On June 23, Detective Brett Hankison was notified in a letter by the Louisville Police Department that he had been terminated. “I find your conduct a shock to the conscience,” the city’s new police chief Robert Schroeder wrote in the letter. “I am alarmed and stunned you used deadly force in this fashion.” Lonita Baker, an attorney for the Taylor family, said that they were happy with the development but added, “This is just one step, though … We’re waiting for the other officers to be held accountable and for additional charges to be filed.” The two other officers remain on the force.

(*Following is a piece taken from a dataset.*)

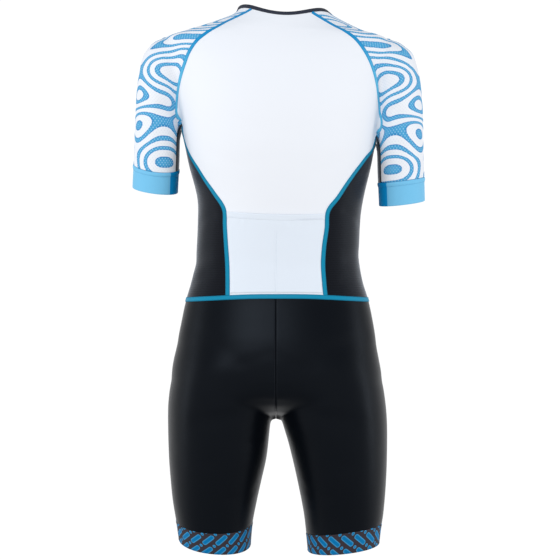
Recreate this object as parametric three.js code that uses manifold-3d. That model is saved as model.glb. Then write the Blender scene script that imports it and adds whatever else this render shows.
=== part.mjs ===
// A short-sleeved triathlon suit, filled out as it is when worn, with a hollow neck, cuffs and legs.
// Millimetres, +Z up. The front faces -Y and the wearer's left is +X.
// The origin lies between the shoulders, where the wearer's shoulders hold the suit up.
import * as THREE from 'three';
import { mergeVertices } from 'three/addons/utils/BufferGeometryUtils.js';
import Module from 'manifold-3d';

const wasm = await Module();
wasm.setup();

// Cloth and seams
const cloth = 1.5;          // wall of the knit panels
const seamGap = 0.3;        // space between the cut edges of two panels
const bodyTape = 7.6;       // width of the tape over the side and waist seams
const raglanTape = 6.2;     // width of the tape over the raglan seams
const tapeCloth = 0.6;      // thickness of the seam tapes
const tapeLift = 0.5;       // a tape's underside above the panel
const cuffCloth = 2;        // wall of the elastic sleeve cuffs and leg bands
const collarHeight = 6;
const collarCloth = 2;

// Horizontal sections of the filled suit: its reach to the left, right, front and back, and the
// power n of the rounded outline, where 2 is an ellipse and more is squarer.
const torso = [
  { z: 70, left: 60, right: -82, front: -58, back: 50, n: 2 },
  { z: 24, left: 66, right: -88, front: -66, back: 56, n: 2 },
  { z: 14, left: 78, right: -98, front: -69, back: 61, n: 1.9 },
  { z: 0, left: 116, right: -124, front: -74, back: 69, n: 1.8 },
  { z: -14, left: 160, right: -154, front: -80, back: 77, n: 1.9 },
  { z: -24, left: 188, right: -186, front: -85, back: 82, n: 2 },
  { z: -40, left: 196, right: -197, front: -91, back: 89, n: 2.1 },
  { z: -70, left: 190, right: -190, front: -100, back: 99, n: 2.3 },
  { z: -110, left: 178, right: -184, front: -108, back: 106, n: 2.4 },
  { z: -150, left: 167, right: -178, front: -113, back: 110, n: 2.4 },
  { z: -207, left: 156, right: -169, front: -116, back: 107, n: 2.4 },
  { z: -241, left: 149, right: -163, front: -114, back: 102, n: 2.4 },
  { z: -297, left: 135, right: -150, front: -109, back: 92, n: 2.3 },
  { z: -335, left: 134, right: -144.5, front: -105, back: 85, n: 2.3 },
  { z: -404, left: 138, right: -143, front: -102, back: 78, n: 2.3 },
  { z: -438, left: 144.5, right: -148, front: -102, back: 80, n: 2.3 },
  { z: -472, left: 154, right: -158, front: -102, back: 86, n: 2.3 },
  { z: -506, left: 161, right: -165, front: -102, back: 96, n: 2.3 },
  { z: -540, left: 167, right: -170, front: -102, back: 106, n: 2.3 },
  { z: -575, left: 169, right: -171, front: -101, back: 112, n: 2.3 },
  { z: -609, left: 158, right: -162, front: -98, back: 110, n: 2.2 },
  { z: -640, left: 120, right: -122, front: -82, back: 92, n: 2.1 },
  { z: -659, left: 62, right: -62, front: -42, back: 50, n: 2 },
  { z: -665, left: 30, right: -30, front: -16, back: 22, n: 2 },
  { z: -669, left: 3, right: -3, front: -1, back: 5, n: 2 },
];
const legLeft = [
  { z: -520, left: 130, right: 30, front: -50, back: 50, n: 2 },
  { z: -575, left: 168, right: 4, front: -84, back: 96, n: 2 },
  { z: -609, left: 178, right: 1, front: -92, back: 106, n: 2.1 },
  { z: -643, left: 183, right: 3, front: -95, back: 106, n: 2.1 },
  { z: -677, left: 184, right: 9, front: -93, back: 101, n: 2.1 },
  { z: -739, left: 182.5, right: 16, front: -88, back: 92, n: 2.1 },
  { z: -780, left: 179.5, right: 25, front: -82, back: 85, n: 2.1 },
  { z: -814, left: 176, right: 32.5, front: -77, back: 79, n: 2.1 },
  { z: -853, left: 169.5, right: 40, front: -70, back: 73, n: 2.1 },
  { z: -891, left: 164, right: 43.5, front: -65, back: 69, n: 2.1 },
  { z: -920, left: 161, right: 45, front: -62, back: 67, n: 2.1 },
];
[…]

Hankison had also been the subject of an investigation into allegations of sexual misconduct from five women, who recently took to social media to say Hankison had acted inappropriately with them while on duty. He also reportedly was accused of coercing a suspect into giving him oral sex in 2008, and of attempting to coerce a second suspect into sex “in exchange for not taking her to jail” in 2015, though both claims were marked “unfounded” by the LMPD’s Public Integrity Unit. Hankison has also denied accusations in a federal lawsuit filed in 2019 by a man named Kendrick Wilson that Hankison planted drugs on him while working off duty as a security guard at bars.

In the PIU interviews, Mattingly said Hankinson pointed his gun at one of Taylor’s upstairs neighbors, who shouted at the officers to “leave that girl alone.” Mattingly described Hankinson as “a little bit worked up.”

What is Breonna’s Law?

On June 11, the Louisville City Council voted unanimously in favor of a ban on no-knock search warrants like the one officers used to barge into Taylor’s home, and named the ordinance “Breonna’s Law.” The measure also mandates the use of body cameras, which have to be activated no later than five minutes prior to all searches and remain on for five minutes after. Kentucky senator Rand Paul introduced a similar bill called the Justice for Breonna Taylor Act that would ban the use of no-knock warrants by federal law enforcement.